— begin Data supplied —

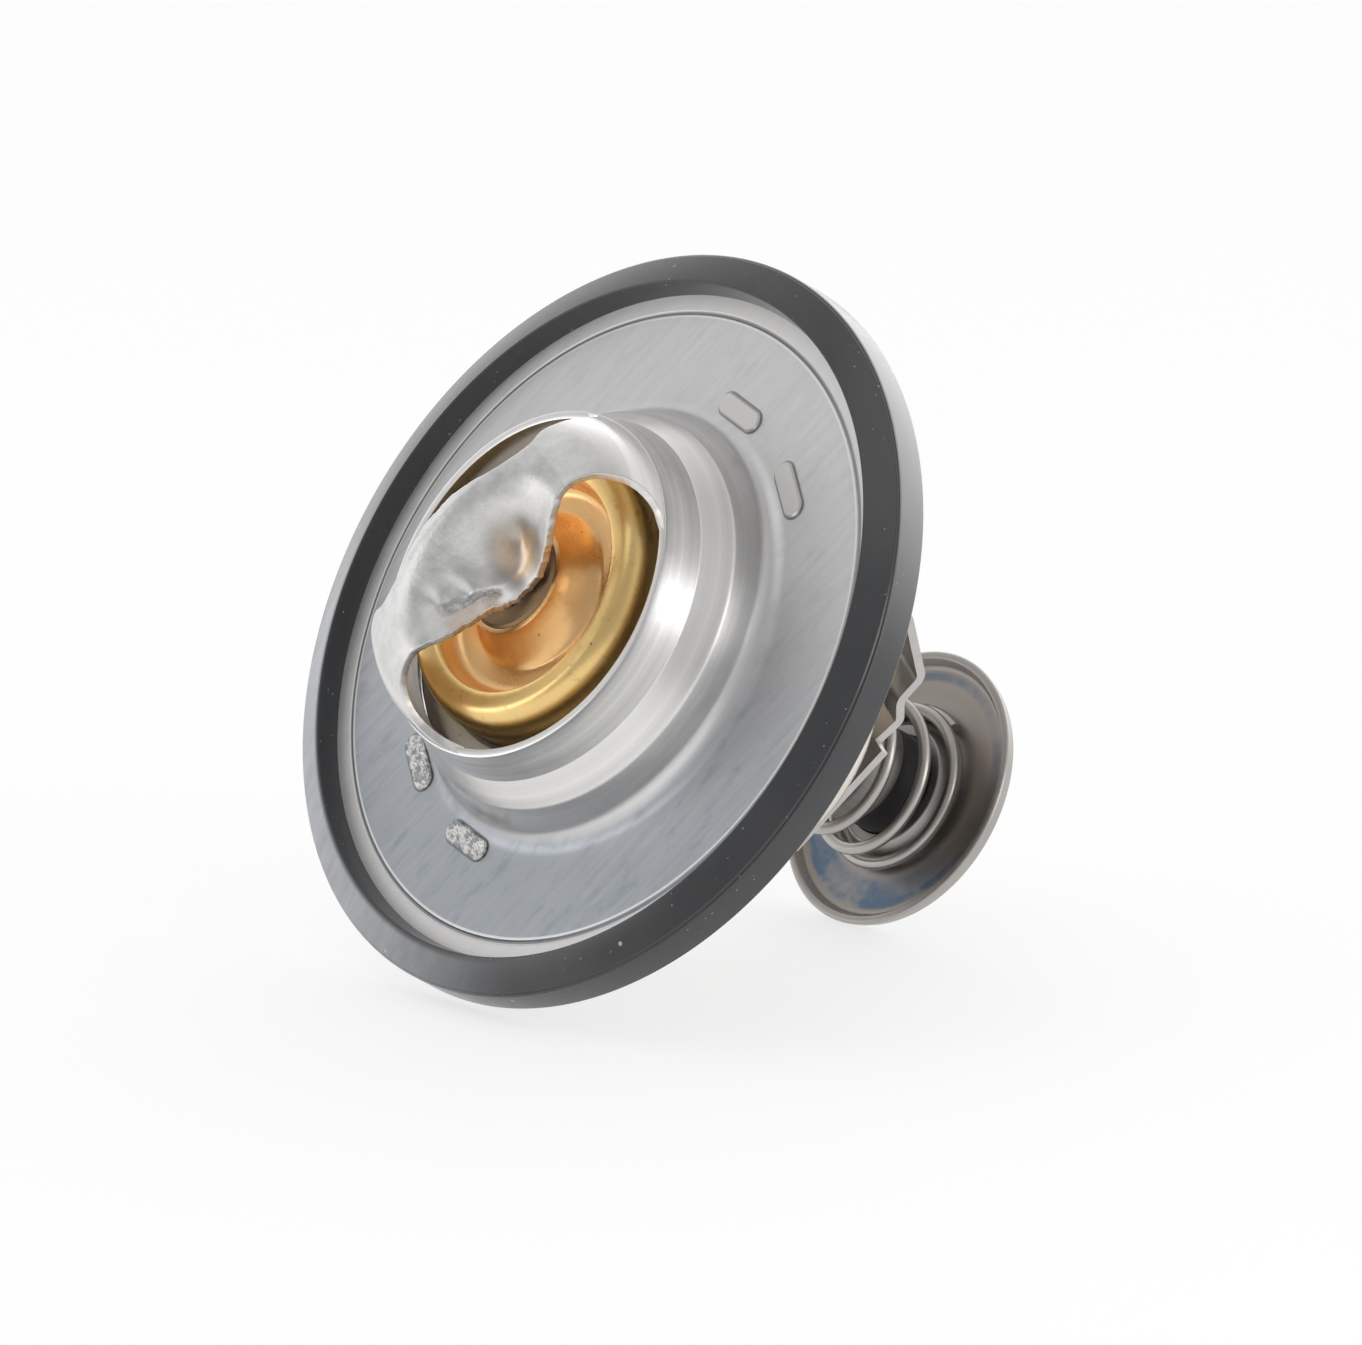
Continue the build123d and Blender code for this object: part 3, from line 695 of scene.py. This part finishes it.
def wear(piece, material):
    """Gives a piece its only material."""
    piece.data.materials.clear()
    piece.data.materials.append(material)


# %% [markdown]
# Stainless sheet comes off the roll with straight grain, here along X. On the flat it
# is cloudy, with bluish handling blotches, and painted shade with a bluish painted
# reflection darkens it towards its low side. Drawing rubbed the dome brighter and left
# rings on it. The band outside the coined step is pale and matte. The step has a painted
# shadow line and a painted highlight, and a painted shadow line rings each tab's head. On
# the strap, the cup over the piston has painted shade at its edge and painted warm
# reflections, beside a torn crease darkened by scratches and painted shade, and a fold
# with a painted bronze reflection.

# %% Stainless housing
WHITE, BLACK = (1, 1, 1), (0, 0, 0)
HEAD_X, HEAD_Y, HEAD_TURN = 20.72, 5.435, math.radians(14.7)
HEAD_HALF_LONG, HEAD_HALF_WIDE = 1.85, 1.08
STRAP_HEIGHTS = (10.1, 10.4)


def head_shadow_line(finish):
    """1 on the painted shadow line round a tab's head: at the half width from the head's middle
    line.
    """
    dx, dy = abs(finish.x) - HEAD_X, abs(finish.y) - HEAD_Y
    out = dx * math.cos(HEAD_TURN) + dy * math.sin(HEAD_TURN)
    along = abs(dy * math.cos(HEAD_TURN) - dx * math.sin(HEAD_TURN)) - HEAD_HALF_LONG
    beyond = along.math("MAXIMUM", along, 0.0)
    return ((out * out + beyond * beyond) ** 0.5).band(HEAD_HALF_WIDE, 0.04, 0.10)


def rolled_sheet(finish, grain, blotch):
    """The flat: grain, painted shade and a bluish painted reflection towards the low side, and
    handling blotches made stronger there as painted shade.
    """
    # Painted shade and reflection: the flat turns darker and bluer towards its low side.
    painted_low_side = (finish.x * -0.86 + finish.y * -0.50).ramp(-14, 22)
    flat = finish.mix(painted_low_side, (0.76, 0.75, 0.755), (0.42, 0.45, 0.49))
    dark, bright = finish.mix(0.22, flat, BLACK), finish.mix(0.18, flat, WHITE)
    flat = finish.mix(grain.contrast(0.9), dark, bright)
    # Handling blotches, made stronger towards the low side as painted shade.
    blotches_and_painted_shade = blotch.ramp(0.50, 0.72) * (painted_low_side * 0.55 + 0.15)
    return finish.mix(blotches_and_painted_shade, flat, (0.31, 0.34, 0.385))


def drawn_dome(finish, rings, sandy, rubbed):
    """The dome: rings from the drawing, and a sandy grey where its top was rubbed."""
    drawn = finish.mix(rings.contrast(1.6), (0.62, 0.61, 0.60), (0.92, 0.91, 0.90))
    worn = finish.mix(sandy.contrast(1.8), (0.52, 0.515, 0.51), (0.82, 0.815, 0.81))
    return finish.mix(rubbed * 0.85, drawn, worn)


def flange_lines(finish, base, band, blotch):
    """The pale band, the coined step's painted shadow line and painted highlight, and painted
    shadow lines round the tab heads.
    """
    base = finish.mix(band, base, finish.mix(blotch, (0.70, 0.69, 0.685), (0.86, 0.85, 0.84)))
    # Painted shadow lines: in the coined step's corner and round each tab's head.
    dark = finish.r.band(28.42, 0.07, 0.06) * 0.6 + head_shadow_line(finish) * 0.7
    base = finish.mix(dark, base, (0.16, 0.16, 0.16))
    # Painted highlight on the coined step's edge.
    return finish.mix(finish.r.band(28.1, 0.08, 0.06) * 0.8, base, (0.88, 0.87, 0.85))


def strap_shade_and_reflections(finish, base, strap, crease_and_shade, gouge):
    """Painted shade at the cup's edge, painted warm reflections in the cup, painted shade with
    scratches in the crease, and a painted bronze reflection on the fold.
    """
    x, y = finish.x, finish.y
    from_cup = (((x - 2.5) / 3.0) ** 2 + ((y + 0.9) / 2.5) ** 2) ** 0.5
    patches = finish.noise(700, 3).ramp(0.35, 0.6)
    # Painted warm reflections in the cup, broken into patches.
    painted_warm_reflection = from_cup.ramp(1.0, 0.3) * strap * (0.3 + patches * 0.7)
    # Painted bronze reflection on the fold near the front edge.
    painted_fold_reflection = (y + 2.7).band(0, 0.5, 0.5) * (x + 3.6).band(0, 1.8, 1.0) * strap
    # Painted shade along the cup's edge.
    base = finish.mix(from_cup.ramp(1.25, 0.75) * strap * 0.7, base, (0.33, 0.29, 0.26))
    base = finish.mix(painted_warm_reflection, base, (0.70, 0.52, 0.33))
    # Scratches together with painted shade darken the crease.
    base = finish.mix(crease_and_shade * gouge.ramp(0.40, 0.60) * 0.65, base, (0.27, 0.24, 0.22))
    return finish.mix(painted_fold_reflection * 0.55, base, (0.60, 0.47, 0.36))


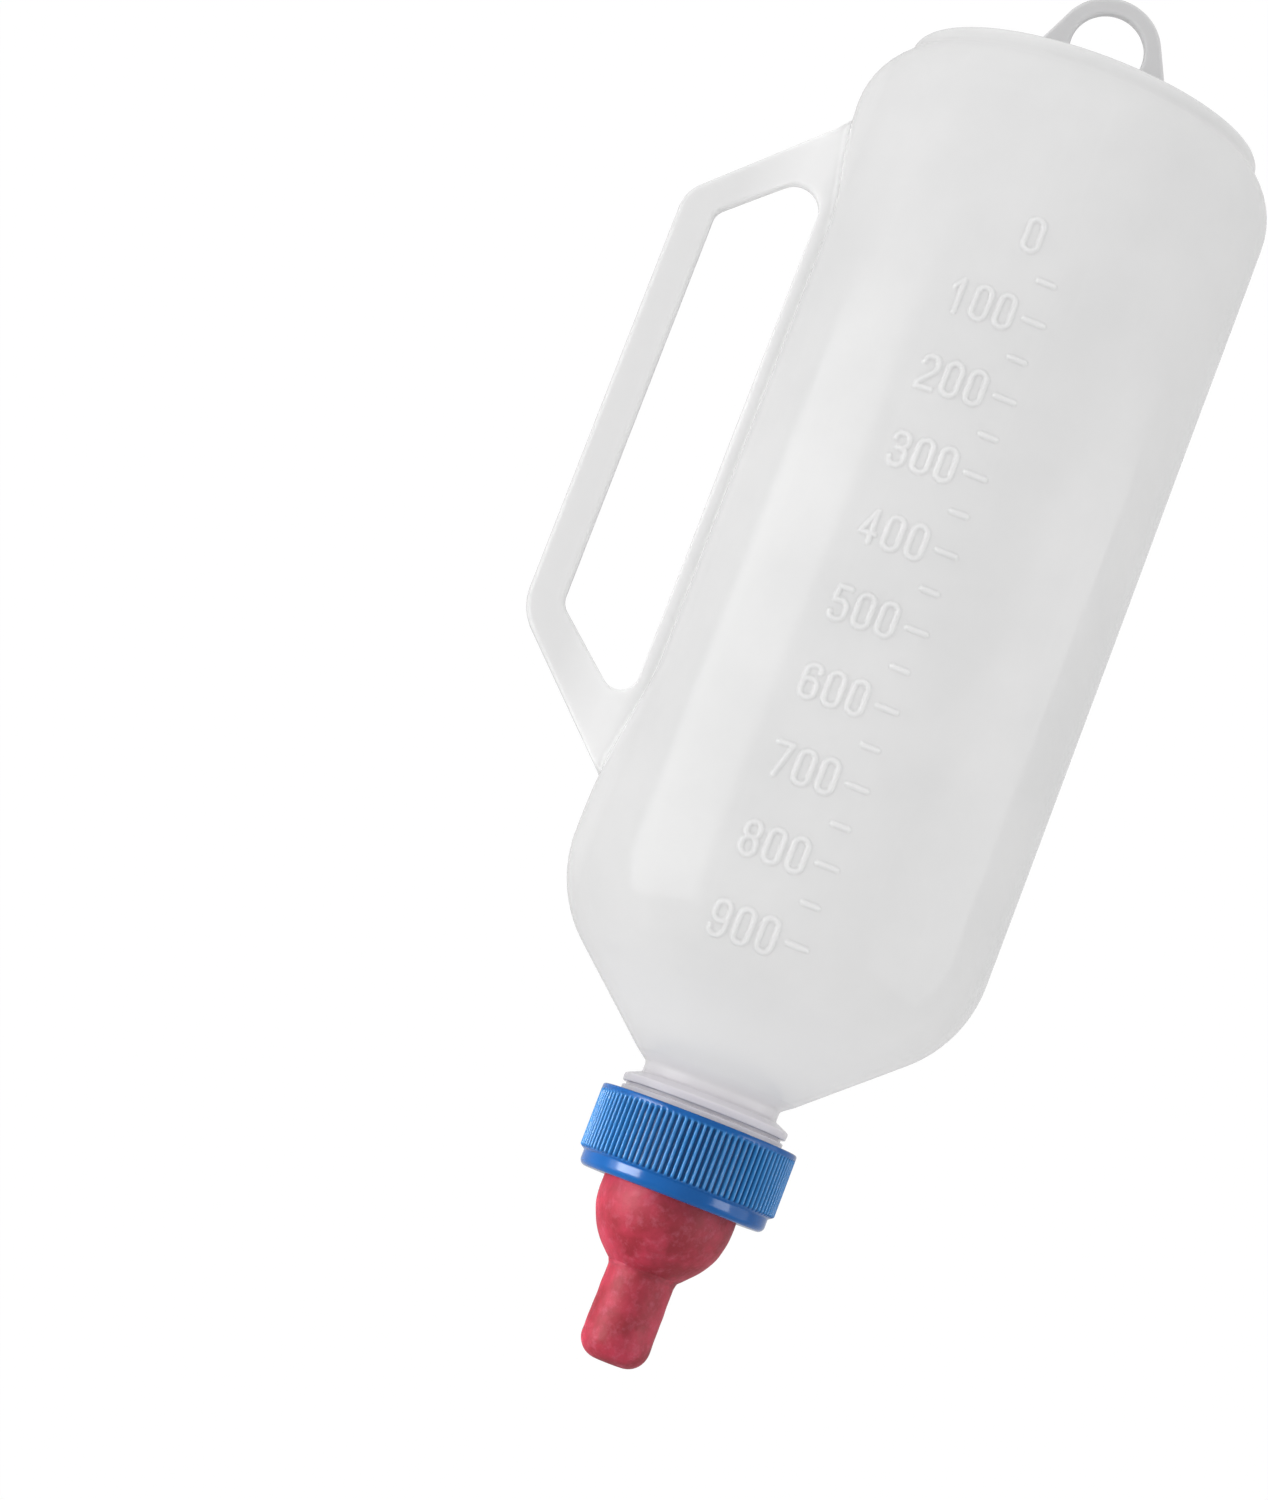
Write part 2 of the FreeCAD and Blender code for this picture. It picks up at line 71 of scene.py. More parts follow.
# Raised scale
ZERO_MARK = 42.5
MARK_PITCH = 16.59
MARKS = 10
RELIEF = 0.4
STROKE_HALF = 0.45
STROKE_EDGE = 0.24
DIGIT_BOX = (2.9, 6.6)                # centre-line width and height of one digit
DIGIT_LEFT = -2.15                    # the last digit's left centre line
DIGIT_ADVANCE = 4.9
TICK_LEFT = 2.9
TICK_RUNS = {"hundred": 5.0, "fifty": 4.2}
NUMBER_REACH = 4.2                    # how far a number and a mark reach from their own depth
TICK_REACH = 0.9
SCALE_SIDES = (-14, 9)                # the whole scale lies between these, seen from the front

# Screw cap
CAP_RADIUS = 21.2
CAP_BORE = 18.7
CAP_THREAD = (230.9, 6.5, 1.4)
RIBS = 96
RIB_STEPS = 9                         # mesh columns to one rib
RIB_DEPTH = 0.78
BELT = (229.7, 242.3)                 # depths where the ribs fade out

# Teat
TEAT_TIP = 281.4
TEAT_TIP_WALL = 2.1
VENT_HALF = 0.5
SLIT = (2.0, 0.45, 0.05)              # each arm's length, depth and half width

# Studio, in metres
BOX_HEIGHT = -0.26
GLINT_HEIGHT = -0.28
SNOOT_DISTANCE = 0.55
CAMERA_PLACE = (-0.0031, -0.8162, -0.2692)
CAMERA_TURN = (1.6937, -0.3665, 0.001)


# ---------------------------------------------------------------- mesh building

def level(depth):
    """Height in the row frame, in metres, of a depth."""
    return -(depth + LOOP_RISE) * MM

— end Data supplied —

■ **Exercise prompt**
Your answer consists solely of the lines from the top of the records above through the line that contains "piece.data.materials.append(material)", each echoed exactly.

■ **Completed exercise**
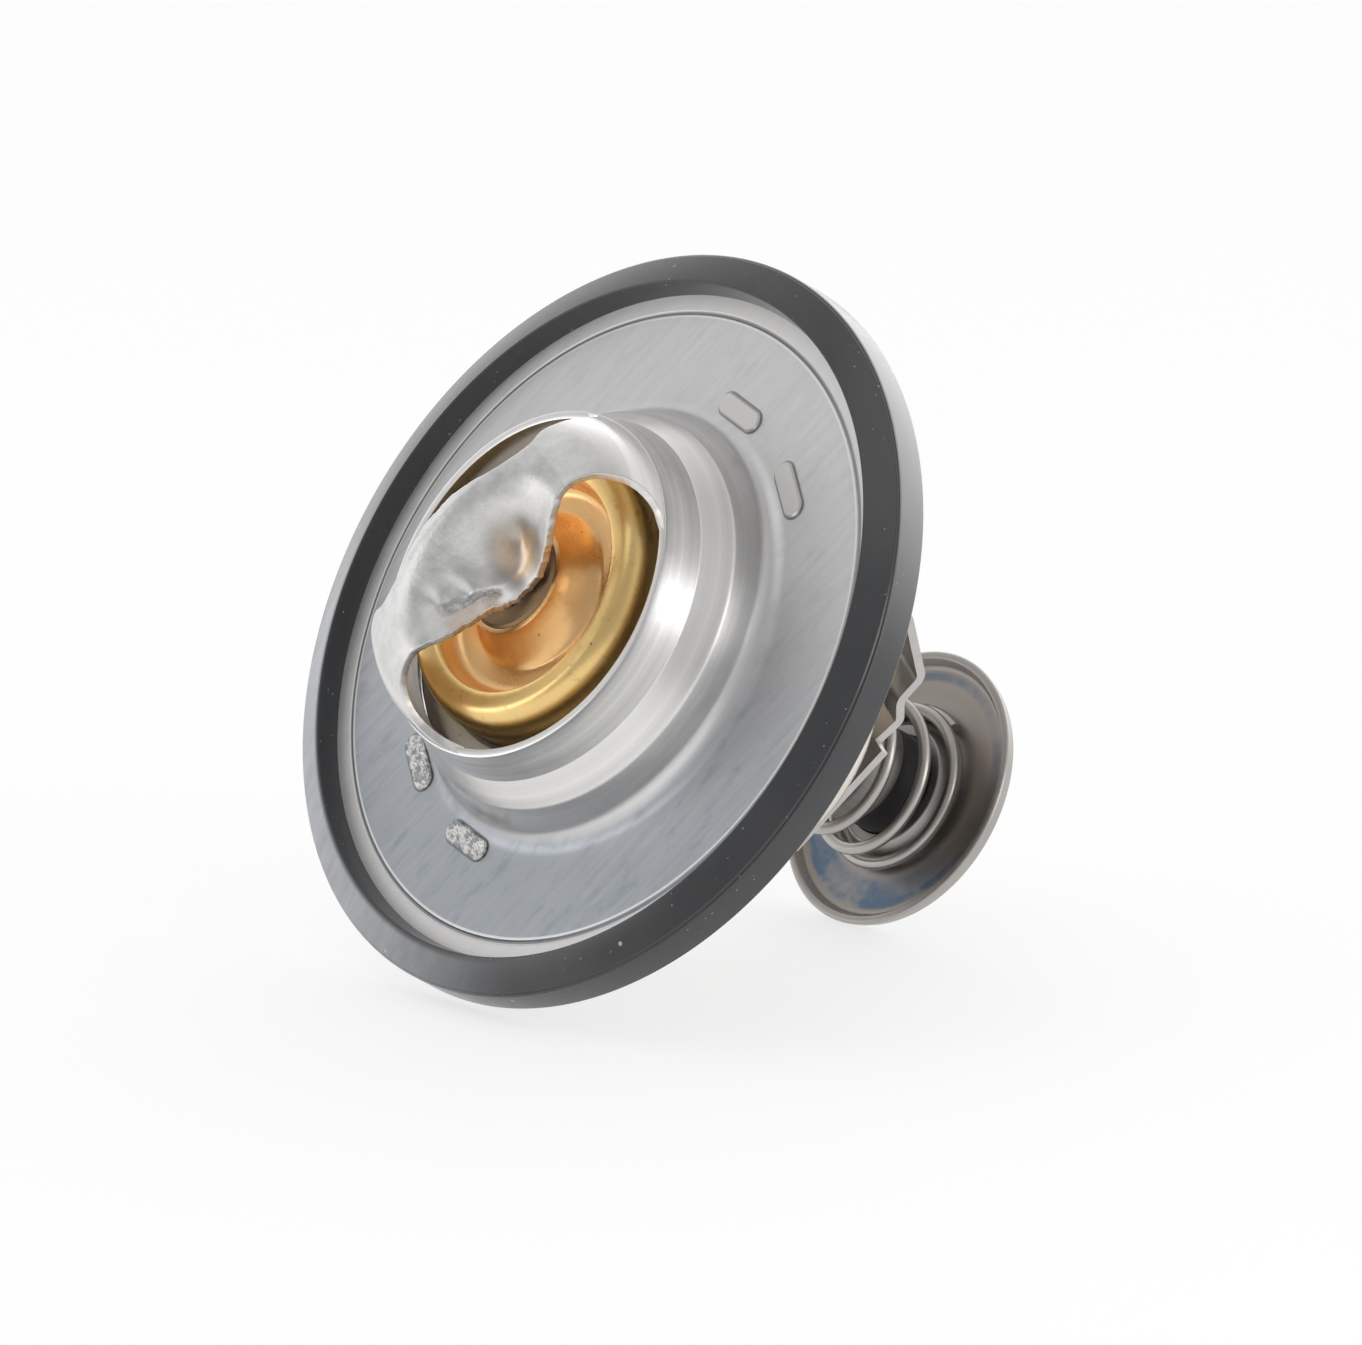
Continue the build123d and Blender code for this object: part 3, from line 695 of scene.py. This part finishes it.
def wear(piece, material):
    """Gives a piece its only material."""
    piece.data.materials.clear()
    piece.data.materials.append(material)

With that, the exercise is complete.